Energy spectra of backscattered electrons in Auger electron spectroscopy: comparison of Monte Carlo simulations with experiment

Abstract

The primary energy dependecne and atomic-number dependence of backscattered electrons in Auger electron spectroscopy in the EN(E) mode have been investigated both theoretically and experimentally. A Monte Carlo simulation method with inclusion of cascade-secondary-electron production has been used to calculate the full energy distribution of backscattered electrons from the elastic peak down to the true-secondary-electron peak. The simulation model is based on the use of a dielectric function for describing inelastic scattering and secondary excitation, and on the use of Mott cross sections for elastic scattering.

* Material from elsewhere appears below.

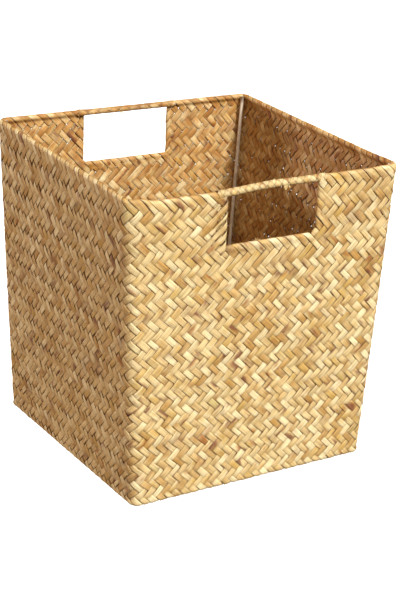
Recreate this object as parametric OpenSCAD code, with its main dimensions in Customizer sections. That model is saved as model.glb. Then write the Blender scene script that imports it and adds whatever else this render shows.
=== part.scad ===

A systematic comparison between the calculated and experimental spectra measured with a cylindrical mirror analyzer has been made for Au, Ag, and Cu and for primary energies ranging from 0.5 to 5keV. Reasonable agreement was obtained for the backscattering background at primary energies in the keV region. A significant contribution of cascade-secondary electrons to the measured spectra on the low-energy side (less than 200eV ) was found. Experiments performed on elements with a wide range of atomic numbers have shown a quantitative common curve of the backscattering continuum when plotted on a logarithmic intensity scale in the intermediate energy region between 200eV and the low-loss peaks.